◆ What you are asked to do ◆
Copy out the line that contains "Write the build123d", the line that contains "# +X is to the", and every line between them, exactly, and nothing else.

[Begin]

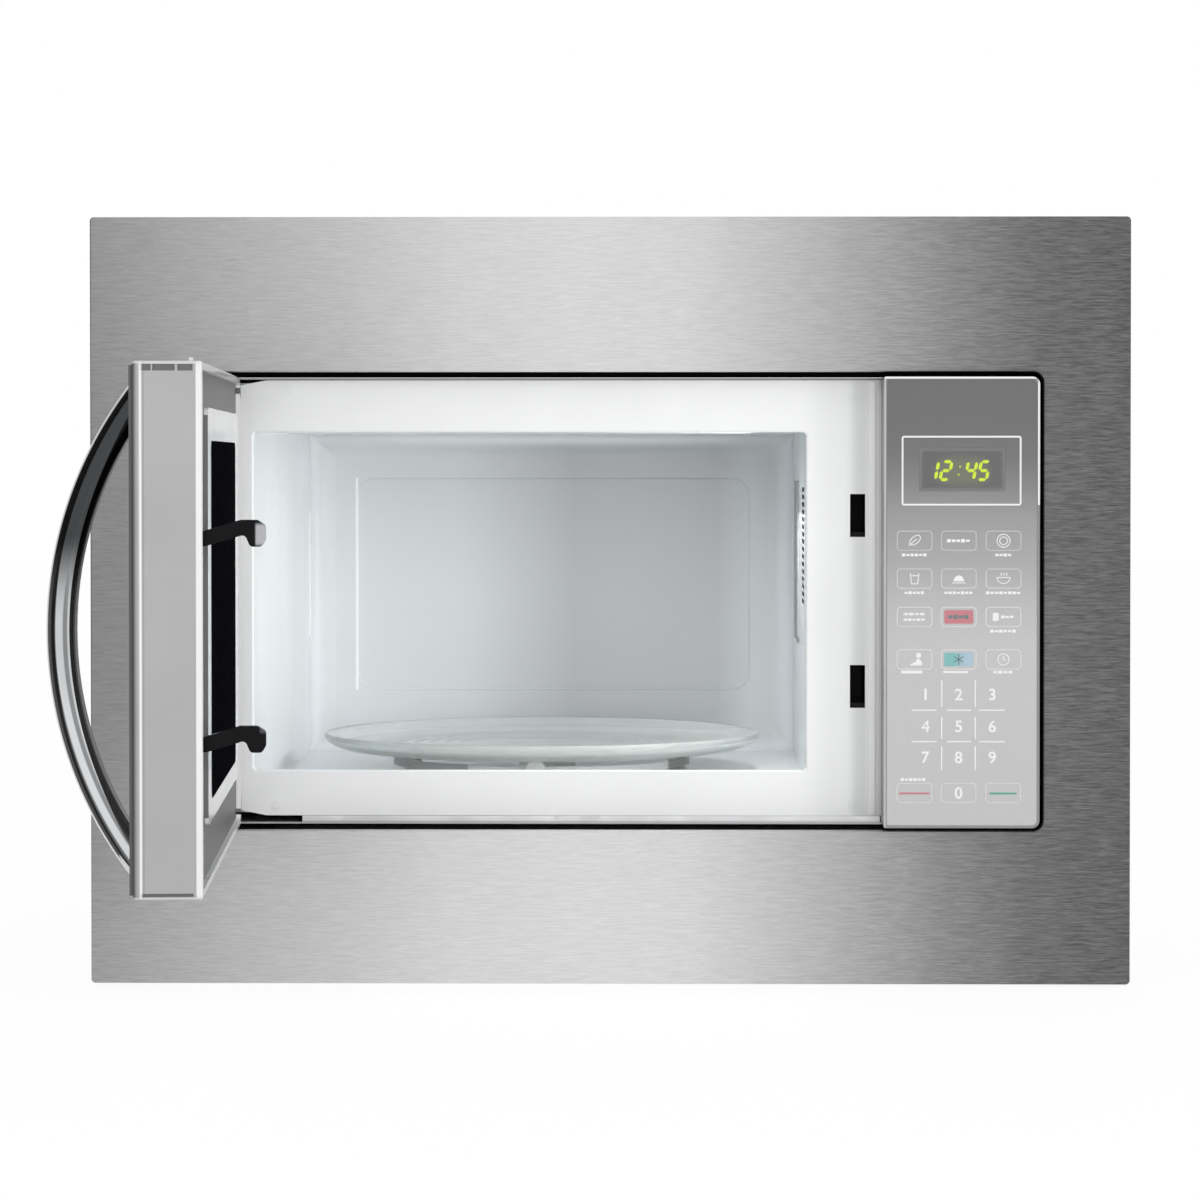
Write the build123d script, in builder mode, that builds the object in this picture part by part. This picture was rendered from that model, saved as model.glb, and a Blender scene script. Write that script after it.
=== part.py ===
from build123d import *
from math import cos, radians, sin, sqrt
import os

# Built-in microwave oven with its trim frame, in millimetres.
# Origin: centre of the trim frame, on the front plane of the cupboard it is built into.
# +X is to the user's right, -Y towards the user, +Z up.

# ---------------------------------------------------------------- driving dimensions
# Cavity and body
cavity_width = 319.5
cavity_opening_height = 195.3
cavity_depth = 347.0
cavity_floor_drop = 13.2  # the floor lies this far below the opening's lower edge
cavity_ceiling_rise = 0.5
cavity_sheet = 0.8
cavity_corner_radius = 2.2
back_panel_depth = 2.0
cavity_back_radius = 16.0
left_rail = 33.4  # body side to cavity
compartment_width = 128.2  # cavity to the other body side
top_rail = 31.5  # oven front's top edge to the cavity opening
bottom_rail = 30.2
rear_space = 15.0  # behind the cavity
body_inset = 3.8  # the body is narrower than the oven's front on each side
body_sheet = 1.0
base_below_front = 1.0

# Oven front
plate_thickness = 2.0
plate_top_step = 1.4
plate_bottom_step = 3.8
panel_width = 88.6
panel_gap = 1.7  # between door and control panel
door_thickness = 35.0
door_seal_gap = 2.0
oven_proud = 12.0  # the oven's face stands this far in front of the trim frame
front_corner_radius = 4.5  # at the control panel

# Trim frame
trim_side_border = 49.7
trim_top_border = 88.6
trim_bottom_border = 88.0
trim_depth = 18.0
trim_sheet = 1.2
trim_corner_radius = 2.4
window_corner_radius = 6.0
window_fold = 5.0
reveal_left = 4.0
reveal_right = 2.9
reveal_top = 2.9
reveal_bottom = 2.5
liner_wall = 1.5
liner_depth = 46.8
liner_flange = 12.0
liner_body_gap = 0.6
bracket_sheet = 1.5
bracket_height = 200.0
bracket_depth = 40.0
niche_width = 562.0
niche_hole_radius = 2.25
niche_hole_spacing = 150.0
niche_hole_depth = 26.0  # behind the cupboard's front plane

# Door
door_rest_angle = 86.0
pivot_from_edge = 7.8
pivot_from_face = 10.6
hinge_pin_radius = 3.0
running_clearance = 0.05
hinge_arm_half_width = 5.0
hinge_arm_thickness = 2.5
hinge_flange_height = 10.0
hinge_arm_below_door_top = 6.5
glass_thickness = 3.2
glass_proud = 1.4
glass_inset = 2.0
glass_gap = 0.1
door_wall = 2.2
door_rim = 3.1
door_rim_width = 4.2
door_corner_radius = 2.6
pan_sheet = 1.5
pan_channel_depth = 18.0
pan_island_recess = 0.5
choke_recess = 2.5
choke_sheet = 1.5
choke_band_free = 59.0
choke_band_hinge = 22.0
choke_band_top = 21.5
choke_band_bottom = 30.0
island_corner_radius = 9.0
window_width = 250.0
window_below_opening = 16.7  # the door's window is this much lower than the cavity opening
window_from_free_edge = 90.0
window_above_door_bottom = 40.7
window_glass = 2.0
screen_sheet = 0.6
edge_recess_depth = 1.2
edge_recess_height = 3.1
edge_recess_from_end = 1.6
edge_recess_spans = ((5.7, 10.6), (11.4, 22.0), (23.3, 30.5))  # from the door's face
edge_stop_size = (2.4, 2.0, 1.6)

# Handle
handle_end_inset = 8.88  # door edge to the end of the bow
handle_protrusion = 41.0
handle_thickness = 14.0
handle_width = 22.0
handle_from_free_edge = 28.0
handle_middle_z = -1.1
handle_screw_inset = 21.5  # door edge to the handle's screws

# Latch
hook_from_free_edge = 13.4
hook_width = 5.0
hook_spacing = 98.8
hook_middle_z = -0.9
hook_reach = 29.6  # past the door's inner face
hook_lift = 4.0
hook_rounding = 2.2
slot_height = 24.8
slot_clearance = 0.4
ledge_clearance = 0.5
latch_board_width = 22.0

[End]
[Begin]

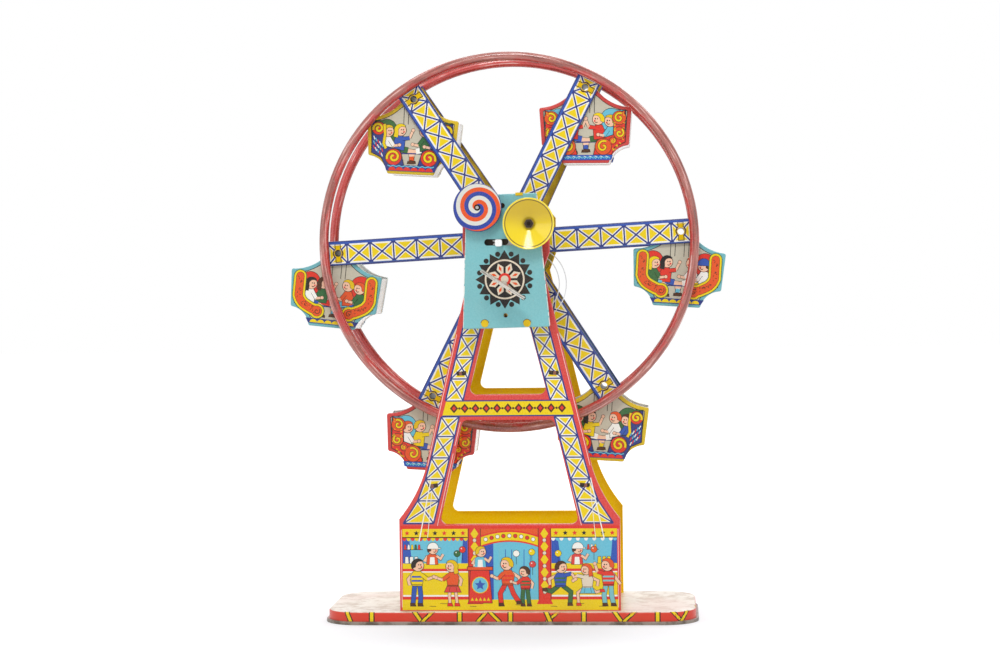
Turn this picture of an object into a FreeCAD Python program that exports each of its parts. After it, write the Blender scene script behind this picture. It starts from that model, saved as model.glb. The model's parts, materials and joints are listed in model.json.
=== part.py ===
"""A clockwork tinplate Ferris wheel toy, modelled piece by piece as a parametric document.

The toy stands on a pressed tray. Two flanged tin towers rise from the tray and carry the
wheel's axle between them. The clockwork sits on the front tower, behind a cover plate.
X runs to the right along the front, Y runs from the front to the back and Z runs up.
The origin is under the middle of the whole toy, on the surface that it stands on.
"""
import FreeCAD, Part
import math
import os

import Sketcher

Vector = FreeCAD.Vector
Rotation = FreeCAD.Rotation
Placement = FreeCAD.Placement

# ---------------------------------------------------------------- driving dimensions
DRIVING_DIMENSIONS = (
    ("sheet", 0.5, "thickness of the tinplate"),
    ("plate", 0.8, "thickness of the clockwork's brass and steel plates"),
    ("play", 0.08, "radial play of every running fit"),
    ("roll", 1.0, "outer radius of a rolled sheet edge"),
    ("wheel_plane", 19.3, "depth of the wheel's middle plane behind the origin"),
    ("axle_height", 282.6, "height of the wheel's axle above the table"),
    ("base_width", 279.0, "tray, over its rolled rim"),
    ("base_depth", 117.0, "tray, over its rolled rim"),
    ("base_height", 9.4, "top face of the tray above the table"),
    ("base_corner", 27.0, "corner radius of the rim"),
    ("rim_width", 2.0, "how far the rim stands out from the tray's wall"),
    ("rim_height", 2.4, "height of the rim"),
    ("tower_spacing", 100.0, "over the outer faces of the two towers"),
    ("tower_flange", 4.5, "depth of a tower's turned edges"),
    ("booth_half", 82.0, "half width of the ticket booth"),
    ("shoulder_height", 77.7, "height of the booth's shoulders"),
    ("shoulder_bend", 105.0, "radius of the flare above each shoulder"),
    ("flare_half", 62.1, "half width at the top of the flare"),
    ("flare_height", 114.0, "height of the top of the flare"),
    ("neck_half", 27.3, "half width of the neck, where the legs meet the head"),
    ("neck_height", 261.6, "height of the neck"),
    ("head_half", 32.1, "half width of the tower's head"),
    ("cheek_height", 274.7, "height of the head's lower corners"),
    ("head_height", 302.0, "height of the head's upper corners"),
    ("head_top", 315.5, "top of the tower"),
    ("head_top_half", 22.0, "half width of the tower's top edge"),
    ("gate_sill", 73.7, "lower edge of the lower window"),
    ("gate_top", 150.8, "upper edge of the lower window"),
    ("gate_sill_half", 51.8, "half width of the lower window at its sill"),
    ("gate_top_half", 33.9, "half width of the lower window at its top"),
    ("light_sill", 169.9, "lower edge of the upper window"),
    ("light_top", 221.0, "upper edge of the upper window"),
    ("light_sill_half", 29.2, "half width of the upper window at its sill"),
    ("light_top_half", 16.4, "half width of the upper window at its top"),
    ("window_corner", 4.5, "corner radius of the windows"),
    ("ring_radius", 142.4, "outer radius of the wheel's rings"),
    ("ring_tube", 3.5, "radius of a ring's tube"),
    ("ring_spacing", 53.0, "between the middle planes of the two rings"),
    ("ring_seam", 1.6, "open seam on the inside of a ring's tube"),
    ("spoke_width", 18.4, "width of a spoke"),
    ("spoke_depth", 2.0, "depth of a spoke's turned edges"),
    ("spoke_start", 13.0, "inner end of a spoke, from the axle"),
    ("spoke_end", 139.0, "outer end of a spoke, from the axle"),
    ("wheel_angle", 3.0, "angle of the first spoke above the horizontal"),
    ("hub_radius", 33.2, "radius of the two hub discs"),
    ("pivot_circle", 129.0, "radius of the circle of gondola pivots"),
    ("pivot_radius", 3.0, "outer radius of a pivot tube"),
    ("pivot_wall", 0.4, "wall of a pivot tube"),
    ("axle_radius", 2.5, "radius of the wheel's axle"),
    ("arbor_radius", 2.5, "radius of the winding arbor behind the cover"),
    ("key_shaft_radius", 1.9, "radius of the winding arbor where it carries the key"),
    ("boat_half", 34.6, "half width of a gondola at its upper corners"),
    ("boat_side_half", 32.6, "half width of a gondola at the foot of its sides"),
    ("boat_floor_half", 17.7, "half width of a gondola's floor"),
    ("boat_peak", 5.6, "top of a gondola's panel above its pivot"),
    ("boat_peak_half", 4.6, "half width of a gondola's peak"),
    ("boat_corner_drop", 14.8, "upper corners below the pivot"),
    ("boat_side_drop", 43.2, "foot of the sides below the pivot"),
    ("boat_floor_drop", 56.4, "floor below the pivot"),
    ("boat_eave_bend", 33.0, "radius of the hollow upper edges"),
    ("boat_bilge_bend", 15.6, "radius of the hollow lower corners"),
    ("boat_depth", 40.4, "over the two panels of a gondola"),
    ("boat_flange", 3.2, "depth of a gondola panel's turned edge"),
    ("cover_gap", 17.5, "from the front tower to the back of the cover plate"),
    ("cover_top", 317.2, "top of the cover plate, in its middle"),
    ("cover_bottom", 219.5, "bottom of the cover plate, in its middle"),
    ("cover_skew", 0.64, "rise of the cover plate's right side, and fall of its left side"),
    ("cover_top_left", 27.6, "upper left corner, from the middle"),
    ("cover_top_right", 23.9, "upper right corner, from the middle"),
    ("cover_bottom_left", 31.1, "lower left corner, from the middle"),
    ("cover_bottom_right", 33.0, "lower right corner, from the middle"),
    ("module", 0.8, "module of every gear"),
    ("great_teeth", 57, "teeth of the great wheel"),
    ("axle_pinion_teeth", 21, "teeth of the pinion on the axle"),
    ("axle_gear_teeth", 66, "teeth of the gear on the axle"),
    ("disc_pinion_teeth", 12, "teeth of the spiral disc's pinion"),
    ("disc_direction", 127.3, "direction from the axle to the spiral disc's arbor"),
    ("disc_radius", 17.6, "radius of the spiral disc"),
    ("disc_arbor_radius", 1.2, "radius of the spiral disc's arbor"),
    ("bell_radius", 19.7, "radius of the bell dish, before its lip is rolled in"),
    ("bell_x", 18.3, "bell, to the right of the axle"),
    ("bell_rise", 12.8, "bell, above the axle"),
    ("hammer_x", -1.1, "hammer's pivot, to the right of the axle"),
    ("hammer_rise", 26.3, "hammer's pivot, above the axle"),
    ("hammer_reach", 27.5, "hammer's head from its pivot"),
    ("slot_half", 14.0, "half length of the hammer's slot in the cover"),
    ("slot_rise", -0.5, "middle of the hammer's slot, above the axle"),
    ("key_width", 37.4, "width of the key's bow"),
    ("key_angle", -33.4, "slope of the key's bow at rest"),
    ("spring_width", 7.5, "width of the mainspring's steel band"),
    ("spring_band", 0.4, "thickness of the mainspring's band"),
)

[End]

◆ Task solution ◆
Write the build123d script, in builder mode, that builds the object in this picture part by part. This picture was rendered from that model, saved as model.glb, and a Blender scene script. Write that script after it.
=== part.py ===
from build123d import *
from math import cos, radians, sin, sqrt
import os

# Built-in microwave oven with its trim frame, in millimetres.
# Origin: centre of the trim frame, on the front plane of the cupboard it is built into.
# +X is to the user's right, -Y towards the user, +Z up.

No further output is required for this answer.